A imagem apresenta três figuras azuis em forma de oval, cada uma acompanhada de linhas verticais. A primeira figura tem três linhas verticais e está associada à fração 1/3. A segunda figura tem quatro linhas verticais e está associada à fração 1/4. A terceira figura é um arco e está associada à fração 1/10. As frações estão escritas abaixo de cada figura.

O amigo leitor está cuidando do aniversário da filha, uma festinha com oito crianças muito energéticas. Previdente, encomendou quatro pizzas: pareceu-lhe suficiente e ainda fica fácil de dividir pela garotada. Mas o restaurante entregou mais uma, cortesia da casa… Foi bacana, mas com cinco pizzas para oito crianças, a divisão complicou! Claro que dá 5/8 de pizza para cada, mas como gerir isso na prática? Tem que fatiar todas as pizzas em oitavos?

O papiro de Rhind, descoberto em Tebas no século 19, é um dos documentos matemáticos mais antigos e interessantes que conhecemos. Está datado de cerca de 1600 a.C., mas o conteúdo –uma lista de problemas de aritmética e geometria motivados por questões práticas–, é ainda mais antigo: o autor (“escriba Ahmes”) informa que se trata de cópia de um manuscrito remontando a um par de séculos antes.

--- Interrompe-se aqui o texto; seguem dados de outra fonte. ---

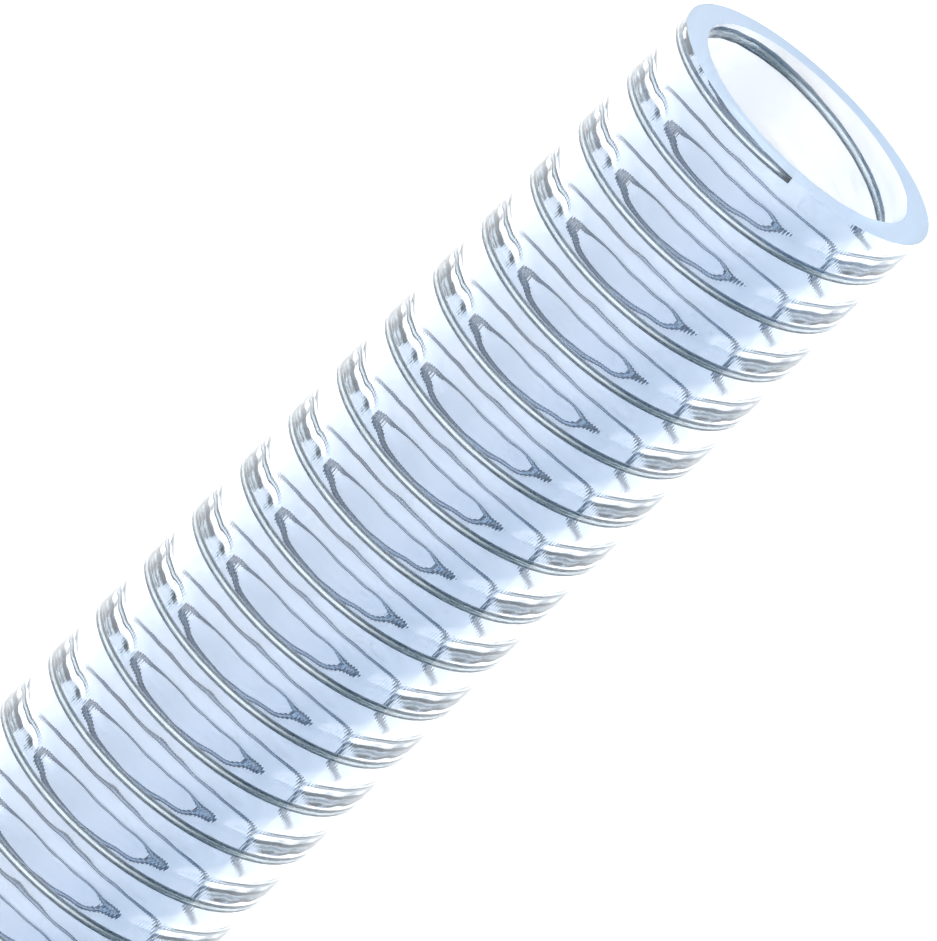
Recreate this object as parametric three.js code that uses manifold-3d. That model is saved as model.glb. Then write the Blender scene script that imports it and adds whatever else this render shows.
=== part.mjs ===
// Clear PVC suction hose with a steel wire coil inside its wall, cut to length and lying on its side.
// One extruded PVC tube and one wire wound as a right-handed helix in the middle of the tube's wall.
// The end at -X is cut square. The end at +X is cut by hand and leans back a little from top to bottom.
// Units are millimetres. The hose's axis runs along X, +Z is up, and the origin is on the surface it lies on.
import * as THREE from "three";
import { mergeVertices } from "three/addons/utils/BufferGeometryUtils.js";
import Module from "manifold-3d";

// Driving dimensions of the hose.
const HOSE_LENGTH = 500; // a half metre cut off the coil
const BORE_DIAMETER = 50; // two inch nominal size
const WALL_THICKNESS = 5; // PVC from the bore to the outside
const WIRE_DIAMETER = 1.8; // spring steel wire
const WIRE_COVER = 1.6; // PVC between the outside and the wire
const COIL_PITCH = 13.5; // from one turn of the wire to the next
const WIRE_END_ANGLE = 80; // degrees up from -Y to where the wire ends, at the +X cut face
const CUT_LEAN = 4; // degrees by which the +X cut face leans back from square, its top reaching furthest

// Clearances and cuts.
const SEAT_GAP = 0.3; // between the wire's flats and those of its seat
const END_COVER = 0.1; // from the +X cut face back to the side of the snipped wire
const SEAT_RUNOUT_STEPS = 1; // steps by which the seat runs on past each end of the wire, out of the cut face

// Fineness of the facets.
const TUBE_SIDES = 48;
const WIRE_SIDES = 6;
const STEPS_PER_TURN = 18;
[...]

Nele aprendemos que os egípcios tinham uma abordagem diferente e muito curiosa da noção de fração. Para os gregos, as frações tinham o sentido de proporção: se este segmento tem três unidades de comprimento e aquele tem cinco unidades de comprimento então este é 3/5 daquele. Já para os egípcios, as frações surgem da ideia de equipartição, da necessidade de repartir a unidade em partes iguais.

Por isso, com raras exceções, os egípcios só consideravam frações unitárias, quer dizer, frações cujo numerador é igual a um: na escrita hieroglífica a fração 1/q era representada colocando um símbolo de “boca” acima da representação do número q. As demais quantidades fracionárias eles escreviam como somas de frações unitárias, com a regra adicional de que nessa soma todas as parcelas tinham que ser distintas. Por exemplo, no lugar da nossa fração 6/7 eles escreviam 1/2+1/3+1/42.

Fibonacci mostrou que toda fração p/q pode realmente ser escrita como soma de frações unitárias distintas usando o “algoritmo ganancioso”: encontre a maior fração unitária que cabe em p/q e calcule a diferença entre elas; em seguida, aplique o mesmo procedimento à diferença, repetidamente, até chegar a uma diferença que seja uma fração unitária.

Por exemplo, a maior fração unitária que cabe em 5/7 é 1/2 e a diferença 5/7–1/2 é 3/14. Em seguida, a maior fração unitária que cabe em 3/14 é 1/5 e a diferença 3/14–1/5 é 1/70. Como a fração 1/70 é unitária, o algoritmo para aqui: 5/7 “em egípcio” é 1/2+1/5+1/70.

Ao longo da Idade Média, a abordagem egípcia perdeu espaço para o ponto de vista grego e a representação decimal. Mas ela nunca foi abandonada e, em particular, continua tendo um importante papel na sala de aula. Isso é porque, como me explicou uma colega professora com ampla experiência na educação básica, o primeiro contato da criança com a ideia de fração é repartindo a unidade (uma pizza, um chocolate etc.), ou seja, identificando frações unitárias. Por essa razão, é usual começar o ensino do tema pelas frações unitárias, mais próximas da intuição prática do aluno: as frações gerais p/q aparecem depois, como “contagem” de várias frações unitárias 1/q.

Quanto à questão das pizzas do aniversário, pedimos ajuda ao escriba Ahmes e ele enviou há pouco a seguinte dica para o leitor: “O que você chama 5/8 para mim é 1/2+1/8, que indica que cada criança deve receber meia pizza mais um oitavo de pizza. Portanto, basta cortar quatro pizzas em metades, uma pizza em oitavos, e distribuir a alegria!”